Start of Records to process

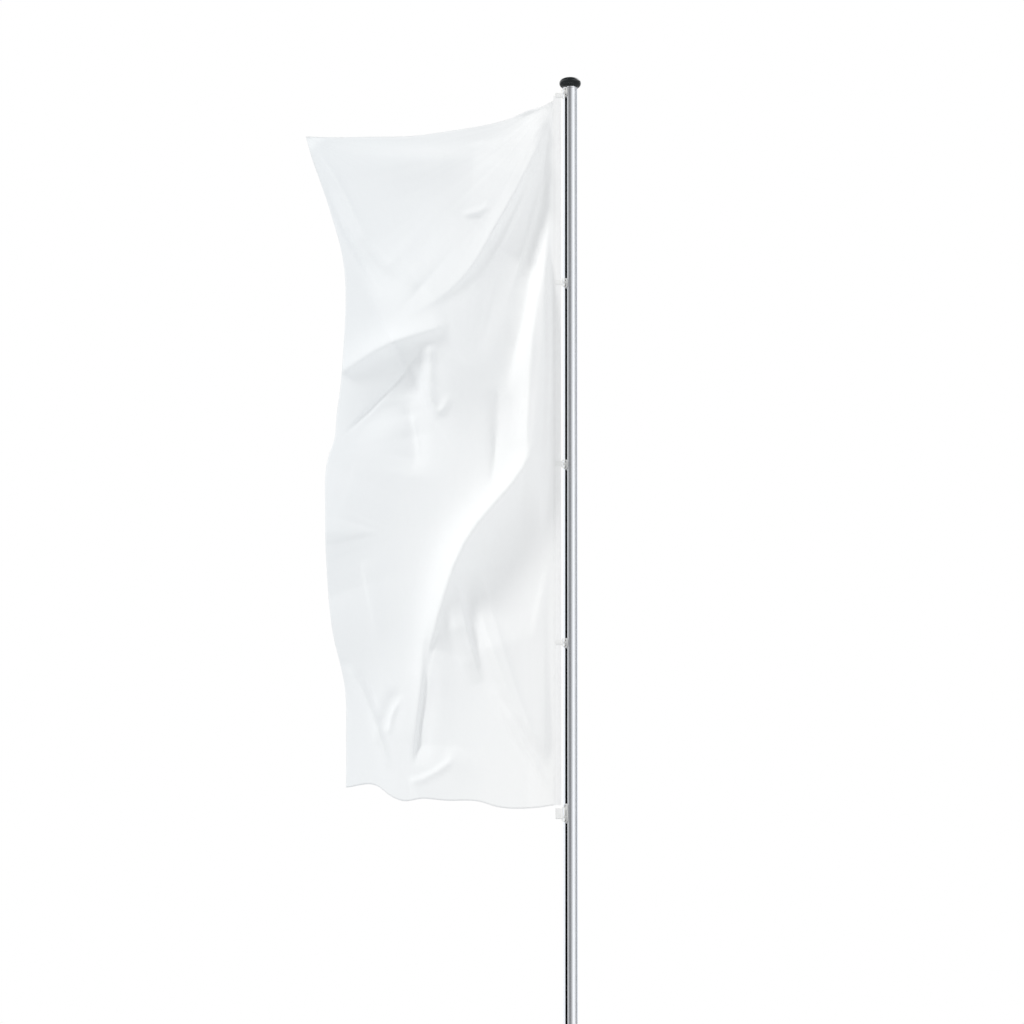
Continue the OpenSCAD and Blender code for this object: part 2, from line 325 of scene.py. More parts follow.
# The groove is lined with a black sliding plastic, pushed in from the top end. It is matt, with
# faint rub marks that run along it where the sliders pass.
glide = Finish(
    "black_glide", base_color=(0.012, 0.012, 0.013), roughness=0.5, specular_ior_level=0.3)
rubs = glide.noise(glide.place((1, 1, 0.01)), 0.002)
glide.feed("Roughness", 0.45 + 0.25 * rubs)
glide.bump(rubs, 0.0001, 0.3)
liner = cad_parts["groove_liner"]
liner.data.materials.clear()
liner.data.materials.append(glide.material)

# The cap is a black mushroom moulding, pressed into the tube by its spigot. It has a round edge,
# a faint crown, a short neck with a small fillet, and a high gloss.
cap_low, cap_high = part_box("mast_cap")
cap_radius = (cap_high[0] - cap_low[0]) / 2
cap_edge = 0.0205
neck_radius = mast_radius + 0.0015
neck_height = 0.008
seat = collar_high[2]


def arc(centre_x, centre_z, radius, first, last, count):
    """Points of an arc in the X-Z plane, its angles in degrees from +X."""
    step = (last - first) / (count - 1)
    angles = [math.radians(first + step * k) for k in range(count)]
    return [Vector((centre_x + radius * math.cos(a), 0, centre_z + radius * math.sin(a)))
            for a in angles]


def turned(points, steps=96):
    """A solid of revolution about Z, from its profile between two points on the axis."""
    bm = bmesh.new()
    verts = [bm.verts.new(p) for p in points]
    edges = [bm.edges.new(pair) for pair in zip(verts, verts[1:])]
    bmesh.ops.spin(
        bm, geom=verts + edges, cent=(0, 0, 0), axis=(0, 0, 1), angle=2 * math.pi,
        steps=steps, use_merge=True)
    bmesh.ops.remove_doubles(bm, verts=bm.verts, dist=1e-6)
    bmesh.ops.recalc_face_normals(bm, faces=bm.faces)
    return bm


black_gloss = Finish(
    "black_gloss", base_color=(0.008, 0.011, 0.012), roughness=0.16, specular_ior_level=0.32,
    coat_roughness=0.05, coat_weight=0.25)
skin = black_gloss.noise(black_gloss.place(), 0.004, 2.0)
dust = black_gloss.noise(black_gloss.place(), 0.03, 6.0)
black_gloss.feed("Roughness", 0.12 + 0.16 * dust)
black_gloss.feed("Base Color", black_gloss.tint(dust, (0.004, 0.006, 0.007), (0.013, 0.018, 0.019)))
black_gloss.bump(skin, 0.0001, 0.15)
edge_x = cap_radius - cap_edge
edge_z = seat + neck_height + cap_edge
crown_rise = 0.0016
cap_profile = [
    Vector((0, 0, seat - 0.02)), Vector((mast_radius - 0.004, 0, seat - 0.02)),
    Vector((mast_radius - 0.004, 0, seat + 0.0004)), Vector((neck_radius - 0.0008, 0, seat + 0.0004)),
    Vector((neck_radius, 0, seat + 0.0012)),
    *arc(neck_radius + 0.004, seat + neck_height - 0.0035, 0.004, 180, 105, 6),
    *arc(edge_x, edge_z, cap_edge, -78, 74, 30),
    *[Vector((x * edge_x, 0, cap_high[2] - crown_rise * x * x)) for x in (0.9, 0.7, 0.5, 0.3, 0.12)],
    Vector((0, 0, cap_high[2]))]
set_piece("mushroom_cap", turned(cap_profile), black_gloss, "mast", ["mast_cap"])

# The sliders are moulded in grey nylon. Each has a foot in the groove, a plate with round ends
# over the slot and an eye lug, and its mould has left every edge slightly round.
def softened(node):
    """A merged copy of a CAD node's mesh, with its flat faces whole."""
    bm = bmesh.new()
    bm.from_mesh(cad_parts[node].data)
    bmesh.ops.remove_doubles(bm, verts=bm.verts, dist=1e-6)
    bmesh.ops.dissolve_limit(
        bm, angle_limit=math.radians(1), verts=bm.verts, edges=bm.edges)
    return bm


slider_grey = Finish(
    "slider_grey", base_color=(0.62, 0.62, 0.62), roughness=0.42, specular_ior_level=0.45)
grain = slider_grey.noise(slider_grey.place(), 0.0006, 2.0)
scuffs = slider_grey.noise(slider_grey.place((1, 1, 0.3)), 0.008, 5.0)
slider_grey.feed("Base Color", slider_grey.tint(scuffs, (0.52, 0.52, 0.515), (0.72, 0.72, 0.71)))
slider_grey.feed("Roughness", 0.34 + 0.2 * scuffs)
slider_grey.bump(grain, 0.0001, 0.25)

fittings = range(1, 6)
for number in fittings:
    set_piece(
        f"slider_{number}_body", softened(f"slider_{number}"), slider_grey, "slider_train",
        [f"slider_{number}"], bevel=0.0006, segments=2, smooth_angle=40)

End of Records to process
Start of Records to process

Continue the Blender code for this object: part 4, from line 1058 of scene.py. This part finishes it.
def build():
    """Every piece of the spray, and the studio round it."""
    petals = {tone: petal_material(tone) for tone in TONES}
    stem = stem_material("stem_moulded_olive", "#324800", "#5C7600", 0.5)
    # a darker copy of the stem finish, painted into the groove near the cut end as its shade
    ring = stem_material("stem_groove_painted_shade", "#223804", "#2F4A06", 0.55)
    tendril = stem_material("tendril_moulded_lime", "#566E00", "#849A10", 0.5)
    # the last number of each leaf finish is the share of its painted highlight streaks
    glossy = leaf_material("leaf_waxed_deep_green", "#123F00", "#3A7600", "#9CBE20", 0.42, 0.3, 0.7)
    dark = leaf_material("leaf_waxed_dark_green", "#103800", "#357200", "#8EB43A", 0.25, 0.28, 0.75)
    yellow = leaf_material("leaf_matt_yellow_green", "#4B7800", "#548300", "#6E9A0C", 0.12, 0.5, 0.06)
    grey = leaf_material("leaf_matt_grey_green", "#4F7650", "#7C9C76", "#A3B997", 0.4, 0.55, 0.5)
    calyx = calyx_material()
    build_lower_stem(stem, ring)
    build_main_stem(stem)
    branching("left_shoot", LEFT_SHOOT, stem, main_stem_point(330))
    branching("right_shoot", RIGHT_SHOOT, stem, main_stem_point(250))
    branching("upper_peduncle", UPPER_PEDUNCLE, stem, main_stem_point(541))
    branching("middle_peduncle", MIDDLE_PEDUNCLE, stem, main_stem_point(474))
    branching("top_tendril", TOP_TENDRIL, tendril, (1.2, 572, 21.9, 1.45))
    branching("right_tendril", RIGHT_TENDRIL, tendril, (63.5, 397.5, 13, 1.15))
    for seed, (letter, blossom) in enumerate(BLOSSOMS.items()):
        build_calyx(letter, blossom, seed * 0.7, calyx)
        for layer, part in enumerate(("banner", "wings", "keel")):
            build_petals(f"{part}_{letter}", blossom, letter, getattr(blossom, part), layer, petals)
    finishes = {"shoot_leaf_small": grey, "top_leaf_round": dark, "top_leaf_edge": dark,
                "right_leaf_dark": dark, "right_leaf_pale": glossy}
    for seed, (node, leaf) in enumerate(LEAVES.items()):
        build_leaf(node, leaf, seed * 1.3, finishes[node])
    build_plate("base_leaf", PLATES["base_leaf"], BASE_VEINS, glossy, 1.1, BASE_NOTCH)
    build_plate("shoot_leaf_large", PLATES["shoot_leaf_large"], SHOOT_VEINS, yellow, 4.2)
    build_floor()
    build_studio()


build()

End of Records to process
Start of Records to process

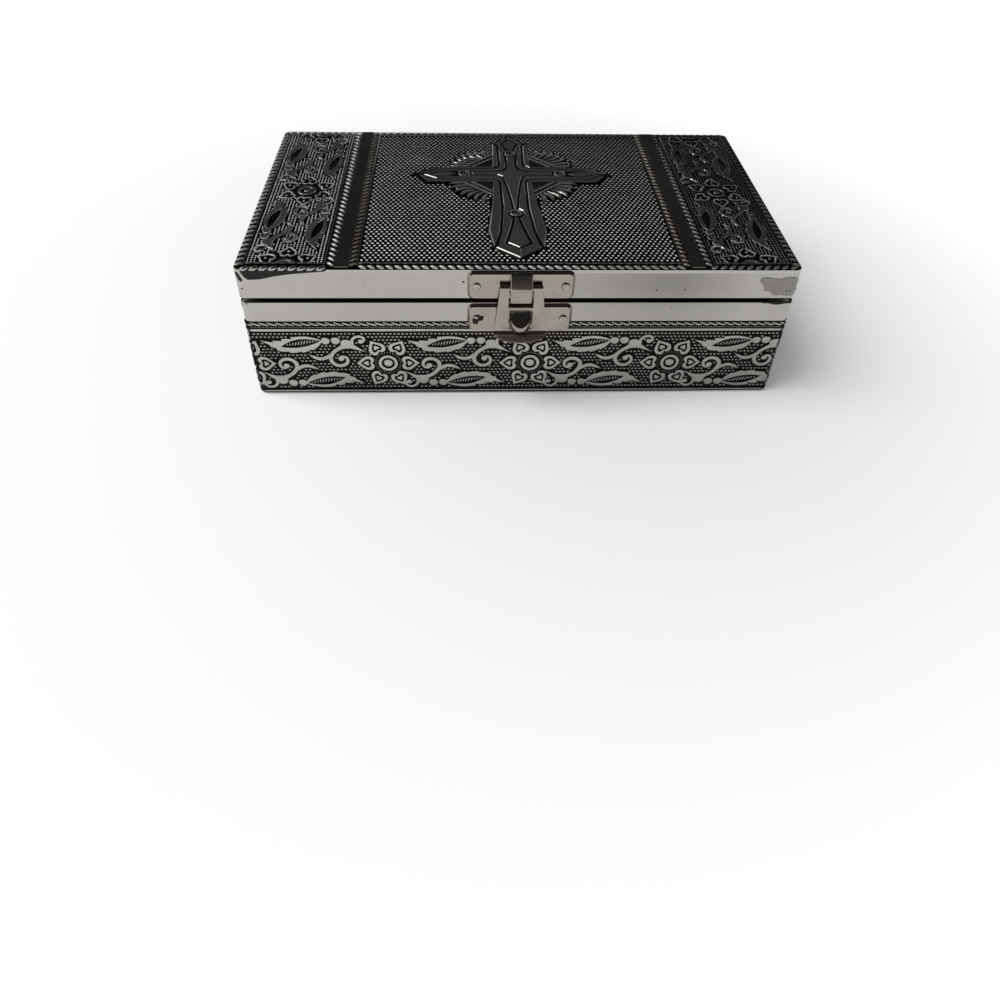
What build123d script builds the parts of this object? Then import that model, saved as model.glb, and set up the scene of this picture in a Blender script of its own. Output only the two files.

End of Records to process

Within the material above, extract exactly the lines that start at the line containing "Continue the OpenSCAD" and stop after the line containing "for a in angles]", and only those.

Result of this task:
Continue the OpenSCAD and Blender code for this object: part 2, from line 325 of scene.py. More parts follow.
# The groove is lined with a black sliding plastic, pushed in from the top end. It is matt, with
# faint rub marks that run along it where the sliders pass.
glide = Finish(
    "black_glide", base_color=(0.012, 0.012, 0.013), roughness=0.5, specular_ior_level=0.3)
rubs = glide.noise(glide.place((1, 1, 0.01)), 0.002)
glide.feed("Roughness", 0.45 + 0.25 * rubs)
glide.bump(rubs, 0.0001, 0.3)
liner = cad_parts["groove_liner"]
liner.data.materials.clear()
liner.data.materials.append(glide.material)

# The cap is a black mushroom moulding, pressed into the tube by its spigot. It has a round edge,
# a faint crown, a short neck with a small fillet, and a high gloss.
cap_low, cap_high = part_box("mast_cap")
cap_radius = (cap_high[0] - cap_low[0]) / 2
cap_edge = 0.0205
neck_radius = mast_radius + 0.0015
neck_height = 0.008
seat = collar_high[2]


def arc(centre_x, centre_z, radius, first, last, count):
    """Points of an arc in the X-Z plane, its angles in degrees from +X."""
    step = (last - first) / (count - 1)
    angles = [math.radians(first + step * k) for k in range(count)]
    return [Vector((centre_x + radius * math.cos(a), 0, centre_z + radius * math.sin(a)))
            for a in angles]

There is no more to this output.